Junges Gemüse im alten Gemäuer
Selbst im Winter, wenn wenig wächst, werden widerstandsfähige Pflanzen wie Klee oder Luzerne angebaut. Damit ist der Boden einerseits stets bedeckt, was ihn gegen Erosion schützt, andererseits reichern viele dieser Pflanzen Stickstoff in der Erde an. Das düngt den Acker, ganz ohne Kunstdünger. Permakultur ist nicht nur nachhaltig, sondern, wenn man es richtig macht, auch äußerst produktiv – in kleinen Betrieben lässt sich so mehr ernten als mit konventionellen Methoden.

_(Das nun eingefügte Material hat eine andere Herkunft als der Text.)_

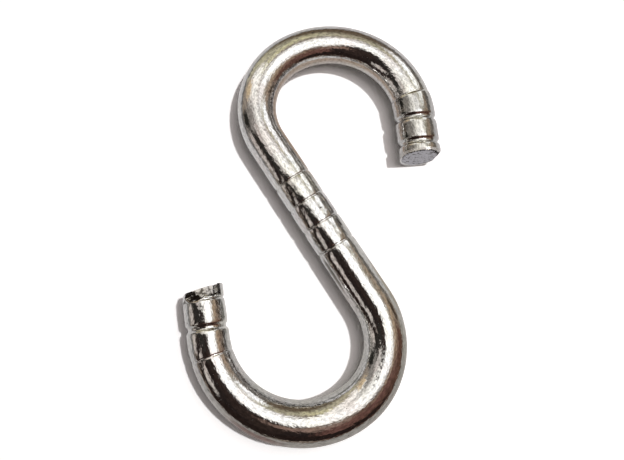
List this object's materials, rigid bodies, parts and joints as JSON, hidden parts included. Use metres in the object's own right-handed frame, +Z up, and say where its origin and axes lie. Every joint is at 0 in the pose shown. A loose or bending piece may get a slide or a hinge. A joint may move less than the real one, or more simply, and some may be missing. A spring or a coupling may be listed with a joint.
{
  "type": "s hook",
  "caption": "S hook bent from one round steel bar, two open hooks facing opposite ways, ring marks on shank and tips, one tip cropped and one sheared.",
  "frame": {"origin": "middle of the load line between the two crowns, at the level of the surface that the hook lies on", "axes": "+Z up out of the side that the hook lies on, +Y along the load line from the lower crown to the upper crown, +X towards the side that the upper hook opens round to"},
  "size_m": [0.0568, 0.1044, 0.0104],
  "materials": {
    "bright_zinc_plate": "bright zinc plate with a faint yellow and pink passivate tint, fine grain and small pits, over steel"
  },
  "bodies": {
    "root": {"hook": "bright_zinc_plate"}
  },
  "joints": []
}
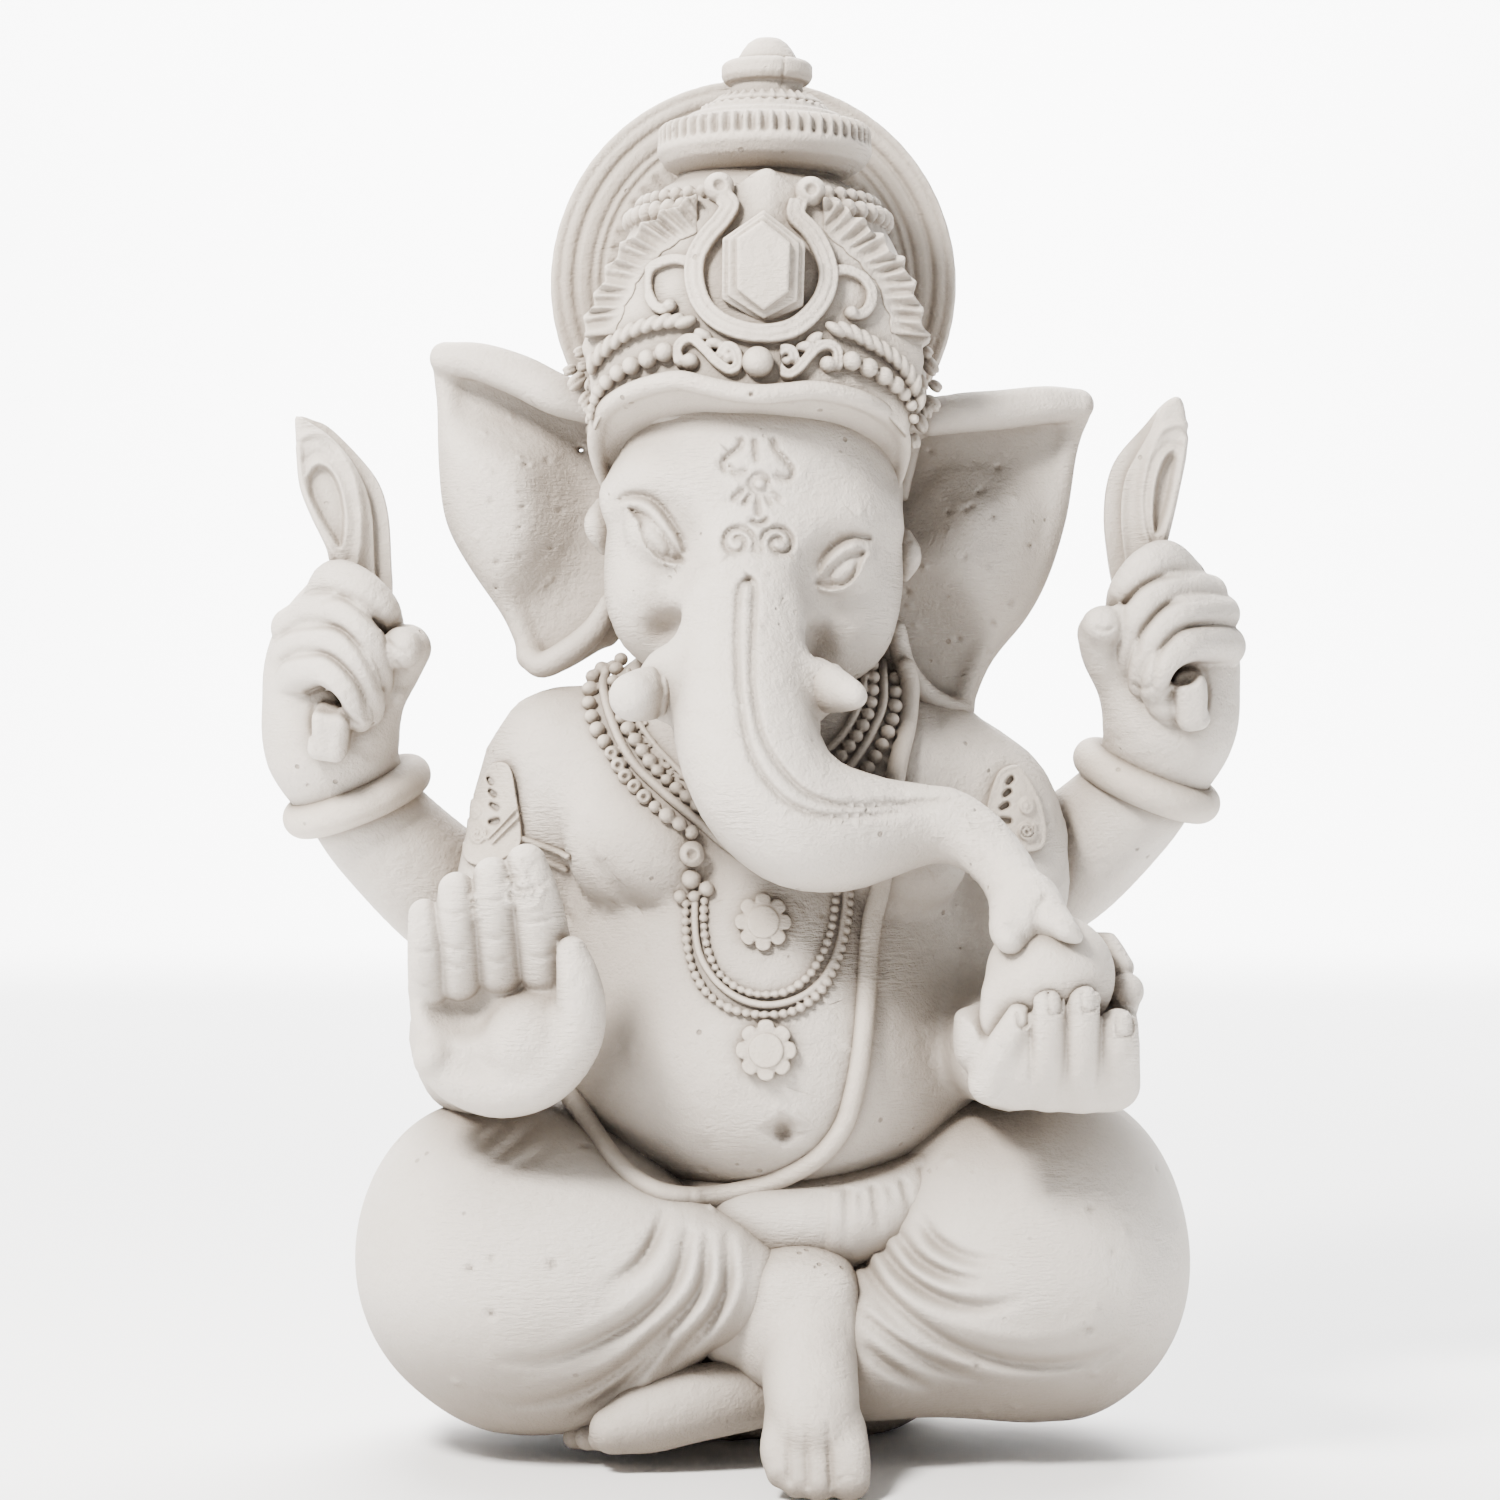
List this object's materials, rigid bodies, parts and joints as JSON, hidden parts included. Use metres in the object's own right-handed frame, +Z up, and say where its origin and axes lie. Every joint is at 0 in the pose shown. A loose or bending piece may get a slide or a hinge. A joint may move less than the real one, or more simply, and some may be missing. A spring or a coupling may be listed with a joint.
{
  "type": "seated elephant-headed idol",
  "caption": "Seated elephant-headed deity idol in plain white plaster, with a tiered crown and halo, curled trunk, raised palm, sweet in hand and two held emblems.",
  "frame": {"origin": "a point on the flat underside of the seat, below the belly", "axes": "+Z up along the figure, -Y the way the figure faces, +X towards the figure's own left side"},
  "size_m": [0.194, 0.118, 0.2784],
  "materials": {
    "plaster_skin": "matte, unpainted",
    "plaster_cloth": "matte, unpainted",
    "plaster_crown": "matte, unpainted",
    "plaster_jewellery": "matte, unpainted",
    "plaster_held": "matte, unpainted"
  },
  "bodies": {
    "root": {"armlet_left": "plaster_jewellery", "armlet_right": "plaster_jewellery", "bangle_left": "plaster_jewellery", "bangle_right": "plaster_jewellery", "blessing_hand": "plaster_skin", "chest_chain_inner": "plaster_jewellery", "chest_chain_outer": "plaster_jewellery", "collar_beads_inner_left": "plaster_jewellery", "collar_beads_inner_right": "plaster_jewellery", "collar_beads_outer_left": "plaster_jewellery", "collar_beads_outer_right": "plaster_jewellery", "collar_drop": "plaster_jewellery", "crown_bead_row_left": "plaster_jewellery", "crown_bead_row_right": "plaster_jewellery", "crown_bell": "plaster_crown", "crown_brow_band": "plaster_crown", "crown_cap": "plaster_crown", "crown_centre_bead": "plaster_jewellery", "crown_finial": "plaster_crown", "crown_gem": "plaster_jewellery", "crown_gem_frame": "plaster_crown", "crown_leaf_border_left": "plaster_crown", "crown_leaf_border_right": "plaster_crown", "crown_ring": "plaster_crown", "crown_rope_left": "plaster_jewellery", "crown_rope_right": "plaster_jewellery", "crown_scroll_left": "plaster_crown", "crown_scroll_right": "plaster_crown", "ear_left": "plaster_skin", "ear_right": "plaster_skin", "emblem_left": "plaster_held", "emblem_right": "plaster_held", "eye_left": "plaster_skin", "eye_right": "plaster_skin", "foot_left": "plaster_skin", "foot_right": "plaster_skin", "front_arm_left": "plaster_skin", "front_arm_right": "plaster_skin", "halo_disc": "plaster_crown", "head": "plaster_skin", "leg_left": "plaster_cloth", "leg_right": "plaster_cloth", "modak_sweet": "plaster_held", "offering_hand": "plaster_skin", "pendant_lower": "plaster_jewellery", "pendant_upper": "plaster_jewellery", "rear_arm_left": "plaster_skin", "rear_arm_right": "plaster_skin", "rear_hand_left": "plaster_skin", "rear_hand_right": "plaster_skin", "sacred_thread": "plaster_jewellery", "torso": "plaster_skin", "trunk": "plaster_skin", "tusk_left": "plaster_skin", "tusk_right": "plaster_skin", "waist_cloth": "plaster_cloth"}
  },
  "joints": []
}
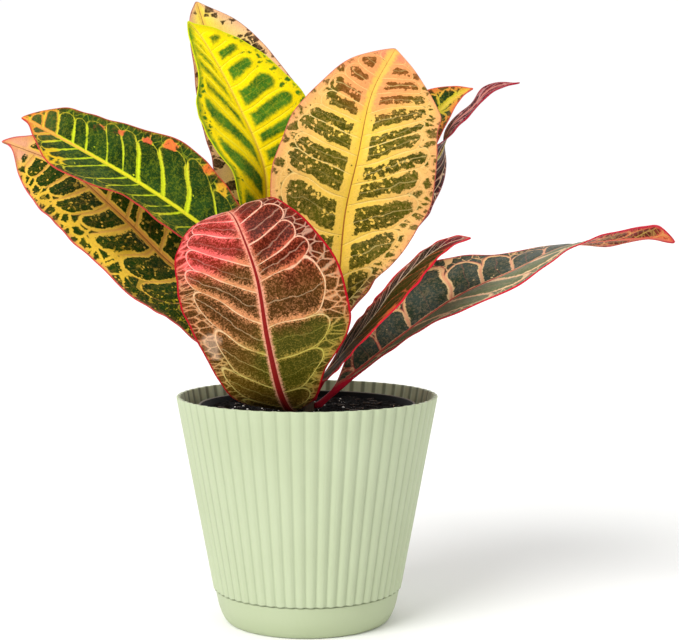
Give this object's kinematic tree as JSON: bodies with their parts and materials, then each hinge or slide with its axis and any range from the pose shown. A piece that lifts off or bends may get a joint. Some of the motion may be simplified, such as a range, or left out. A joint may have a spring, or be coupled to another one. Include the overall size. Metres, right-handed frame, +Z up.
{
  "type": "potted croton plant",
  "caption": "Potted croton house plant: broad variegated leaves on one stem, rooted in a nursery pot inside a fluted flared planter that stands in a smooth saucer.",
  "frame": {"origin": "centre of the saucer's flat underside, where the plant stands", "axes": "+Z up; -Y towards the side seen in the picture, +X to its right"},
  "size_m": [0.3826, 0.1912, 0.3612],
  "materials": {
    "sage_plastic": "matte moulded plastic",
    "saucer_plastic": "matte moulded plastic",
    "black_plastic": "thin black plastic",
    "potting_soil": "dark crumbs with white grains",
    "bark": "grey-brown bark with leaf scars",
    "leaf_red": "glossy leaf with coloured veins",
    "leaf_peach": "glossy leaf with coloured veins",
    "leaf_yellow": "glossy leaf with coloured veins",
    "leaf_cream": "glossy leaf with coloured veins",
    "leaf_green": "glossy leaf with coloured veins",
    "leaf_orange": "glossy leaf with coloured veins",
    "leaf_dark_green": "glossy leaf with coloured veins",
    "leaf_dark_red": "glossy leaf with coloured veins",
    "leaf_olive": "glossy leaf with coloured veins",
    "leaf_purple": "glossy leaf with coloured veins",
    "leaf_back_green": "glossy leaf with coloured veins",
    "leaf_back_red": "glossy leaf with coloured veins",
    "leaf_young": "glossy leaf with coloured veins"
  },
  "bodies": {
    "root": {"pot": "sage_plastic", "saucer": "saucer_plastic", "nursery_pot": "black_plastic", "soil": "potting_soil", "stem": "bark", "leaf_red_front": "leaf_red", "leaf_peach_centre": "leaf_peach", "leaf_yellow_left": "leaf_yellow", "leaf_cream_back": "leaf_cream", "leaf_green_left": "leaf_green", "leaf_orange_left": "leaf_orange", "leaf_long_right": "leaf_dark_green", "leaf_narrow_right": "leaf_dark_red", "leaf_small_green_right": "leaf_olive", "leaf_purple_twisted": "leaf_purple", "leaf_back_right": "leaf_back_green", "leaf_back_left": "leaf_back_red", "leaf_young_apex": "leaf_young"}
  },
  "joints": []
}
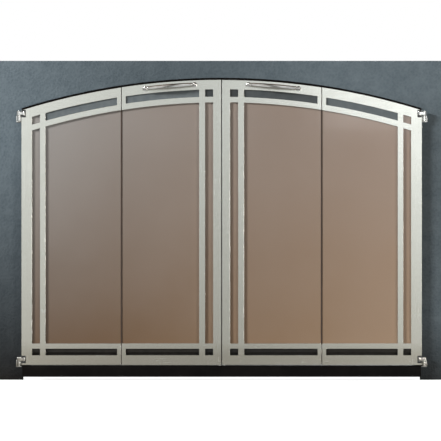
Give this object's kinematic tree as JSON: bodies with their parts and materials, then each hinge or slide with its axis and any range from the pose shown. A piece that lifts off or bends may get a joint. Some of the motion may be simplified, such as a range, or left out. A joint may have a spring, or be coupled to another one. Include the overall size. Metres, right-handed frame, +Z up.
{
  "type": "fireplace screen",
  "caption": "Arched bifold glass fireplace screen: slotted nickel overlay doors that swing and fold on hinges, bow handles, sill guide track, header and surround plate.",
  "frame": {"origin": "on the hearth under the legs, midway across the width and midway through the depth", "axes": "+X to the right of someone facing the doors, +Y into the firebox, +Z up"},
  "size_m": [1.14, 0.096, 0.814],
  "materials": {
    "slate_powder_coat": "hammered dark slate powder coat",
    "black_frame": "satin black paint",
    "brushed_nickel": "satin nickel, finely brushed",
    "slate_subframe": "dark slate powder coat",
    "bronze_glass": "bronze-tinted, polished",
    "polished_chrome": "polished",
    "zinc_plate": "zinc plated",
    "black_plastic": "matte black"
  },
  "bodies": {
    "frame": {"surround_plate": "slate_powder_coat", "arch_header": "black_frame", "bottom_sill": "black_frame", "magnet_catch": "black_plastic", "left_jamb": "black_frame", "left_lintel_clamp": "zinc_plate", "left_top_hinge_post": "polished_chrome", "left_bottom_hinge_post": "polished_chrome", "right_jamb": "black_frame", "right_lintel_clamp": "zinc_plate", "right_top_hinge_post": "polished_chrome", "right_bottom_hinge_post": "polished_chrome"},
    "left_outer_panel": {"left_outer_overlay": "brushed_nickel", "left_outer_subframe": "slate_subframe", "left_outer_glass": "bronze_glass", "left_outer_top_glass_retainer": "slate_subframe", "left_outer_bottom_glass_retainer": "slate_subframe", "left_top_hinge_leaf": "polished_chrome", "left_bottom_hinge_leaf": "polished_chrome", "left_top_fold_hinge_outer_leaf": "zinc_plate", "left_bottom_fold_hinge_outer_leaf": "zinc_plate", "left_top_fold_hinge_pin": "zinc_plate", "left_bottom_fold_hinge_pin": "zinc_plate"},
    "left_inner_panel": {"left_inner_overlay": "brushed_nickel", "left_inner_subframe": "slate_subframe", "left_inner_glass": "bronze_glass", "left_inner_top_glass_retainer": "slate_subframe", "left_inner_bottom_glass_retainer": "slate_subframe", "left_top_fold_hinge_inner_leaf": "zinc_plate", "left_bottom_fold_hinge_inner_leaf": "zinc_plate", "left_guide_pin": "zinc_plate", "left_strike_plate": "zinc_plate", "left_handle_bar": "polished_chrome", "left_handle_near_post": "polished_chrome", "left_handle_far_post": "polished_chrome"},
    "right_outer_panel": {"right_outer_overlay": "brushed_nickel", "right_outer_subframe": "slate_subframe", "right_outer_glass": "bronze_glass", "right_outer_top_glass_retainer": "slate_subframe", "right_outer_bottom_glass_retainer": "slate_subframe", "right_top_hinge_leaf": "polished_chrome", "right_bottom_hinge_leaf": "polished_chrome", "right_top_fold_hinge_outer_leaf": "zinc_plate", "right_bottom_fold_hinge_outer_leaf": "zinc_plate", "right_top_fold_hinge_pin": "zinc_plate", "right_bottom_fold_hinge_pin": "zinc_plate"},
    "right_inner_panel": {"right_inner_overlay": "brushed_nickel", "right_inner_subframe": "slate_subframe", "right_inner_glass": "bronze_glass", "right_inner_top_glass_retainer": "slate_subframe", "right_inner_bottom_glass_retainer": "slate_subframe", "right_top_fold_hinge_inner_leaf": "zinc_plate", "right_bottom_fold_hinge_inner_leaf": "zinc_plate", "right_guide_pin": "zinc_plate", "right_strike_plate": "zinc_plate", "right_handle_bar": "polished_chrome", "right_handle_near_post": "polished_chrome", "right_handle_far_post": "polished_chrome"}
  },
  "joints": [
    {"name": "left_door_swing", "type": "hinge", "parent": "frame", "child": "left_outer_panel", "pos_m": [-0.5145, -0.015, 0.36], "axis": [0, 0, -1], "range_deg": [0, 88]},
    {"name": "left_door_fold", "type": "hinge", "parent": "left_outer_panel", "child": "left_inner_panel", "pos_m": [-0.26025, -0.0044, 0.36], "axis": [0, 0, 1], "range_deg": [0, 176]},
    {"name": "right_door_swing", "type": "hinge", "parent": "frame", "child": "right_outer_panel", "pos_m": [0.5145, -0.015, 0.36], "axis": [0, 0, 1], "range_deg": [0, 88]},
    {"name": "right_door_fold", "type": "hinge", "parent": "right_outer_panel", "child": "right_inner_panel", "pos_m": [0.26025, -0.0044, 0.36], "axis": [0, 0, -1], "range_deg": [0, 176]}
  ],
  "couplings": [
    {"joint": "left_door_fold", "follows": "left_door_swing", "ratio": 2},
    {"joint": "right_door_fold", "follows": "right_door_swing", "ratio": 2}
  ]
}
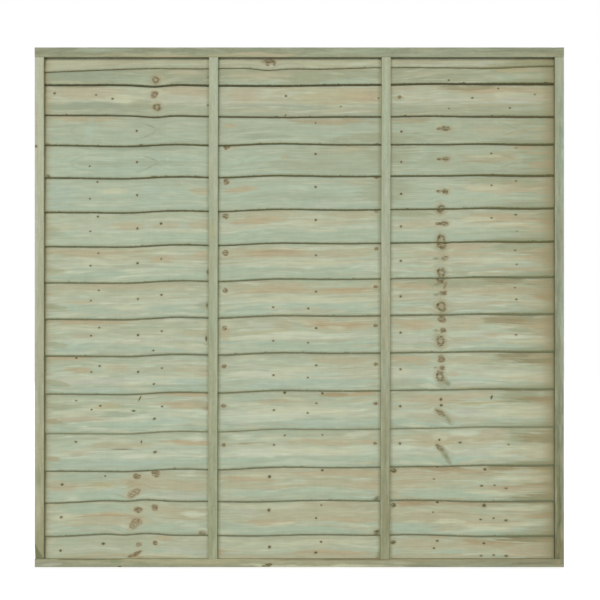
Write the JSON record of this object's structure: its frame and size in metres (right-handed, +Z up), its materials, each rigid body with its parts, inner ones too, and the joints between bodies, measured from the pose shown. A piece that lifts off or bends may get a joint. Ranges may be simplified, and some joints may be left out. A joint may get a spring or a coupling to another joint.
{
  "type": "overlap fence panel",
  "caption": "Timber fence panel of thin waney-edged boards lapped over each other like slates and held between a front and a rear frame of battens.",
  "frame": {"origin": "on the outer edge of the front left stile, at half the panel's height and half the stile's thickness", "axes": "+X along the panel's width, away from the left edge; +Y through its thickness, from the front to the rear; +Z up"},
  "size_m": [1.828, 0.0436, 1.7956],
  "materials": {
    "lap_board": "sawn, green pressure-treated softwood",
    "batten": "sawn, green pressure-treated softwood",
    "rail": "sawn, olive pressure-treated softwood"
  },
  "bodies": {
    "root": {"board_01": "lap_board", "board_02": "lap_board", "board_03": "lap_board", "board_04": "lap_board", "board_05": "lap_board", "board_06": "lap_board", "board_07": "lap_board", "board_08": "lap_board", "board_09": "lap_board", "board_10": "lap_board", "board_11": "lap_board", "board_12": "lap_board", "board_13": "lap_board", "board_14": "lap_board", "board_15": "lap_board", "board_16": "lap_board", "front_left_stile": "batten", "front_batten_1": "batten", "front_batten_2": "batten", "front_right_stile": "batten", "front_top_rail": "rail", "front_bottom_rail": "rail", "rear_left_stile": "batten", "rear_batten_1": "batten", "rear_batten_2": "batten", "rear_right_stile": "batten", "rear_top_rail": "rail", "rear_bottom_rail": "rail"}
  },
  "joints": []
}
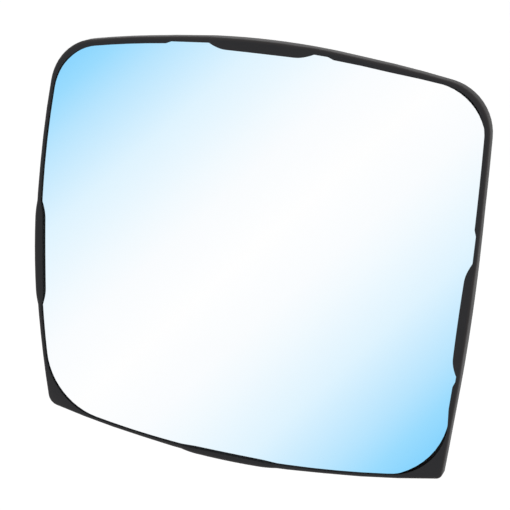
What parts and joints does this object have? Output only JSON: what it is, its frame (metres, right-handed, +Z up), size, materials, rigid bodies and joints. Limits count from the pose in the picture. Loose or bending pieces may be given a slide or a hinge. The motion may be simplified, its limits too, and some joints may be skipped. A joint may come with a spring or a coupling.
{
  "type": "door mirror glass",
  "caption": "Convex mirror pane in a black moulded holder with retaining tabs, pointed lower corners and a rear snap collar for the mirror adjuster.",
  "frame": {"origin": "centre of the mouth of the rear collar, where the adjuster's hub seats", "axes": "+Y out of the back along the collar axis, the mirror faces -Y, +Z up, +X to the right seen from the front"},
  "size_m": [0.2004, 0.0205, 0.1878],
  "materials": {
    "mirror": "silvered convex glass with a ground edge",
    "foam": "closed-cell adhesive foam",
    "black_plastic": "fine-grained black moulding"
  },
  "bodies": {
    "root": {"mirror_glass": "mirror", "bonding_pad": "foam", "mirror_holder": "black_plastic"}
  },
  "joints": []
}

Produktiv und nachhaltig muss der Anbau für Ströck auch sein. Denn wir werden künftig deutlich mehr gartenfrische Kräuter und Gemüse brauchen als bisher: Die Feierabend-Familie bekommt nämlich schon wieder Nachwuchs.
Im Herbst sperrt an der Ecke Burggasse und Neubaugasse, im Herzen des siebenten Bezirks, eine weitere Feierabend-Filiale auf. Derzeit laufen die Umbauarbeiten noch: Das Geschäft ist nämlich ein besonders schönes Lokal, mit prächtigen Gewölbedecken und alten Fliesen, von denen wir möglichst viel erhalten wollen. Ab voraussichtlich Sommer 2022 wird es hier zum Frühstück und Mittagessen all die Schätze zu kosten geben, die Johanna und Jakob nur etwa 15 Kilometer entfernt angebaut haben. Das ist eine Frische, wie es sie sonst nicht oft gibt in der Stadt.
Die neue Feierabendfiliale an der Ecke Burggasse und Neubaugasse wird derzeit noch liebevoll renoviert – alte, originale Fliesen und Parkettböden inklusive.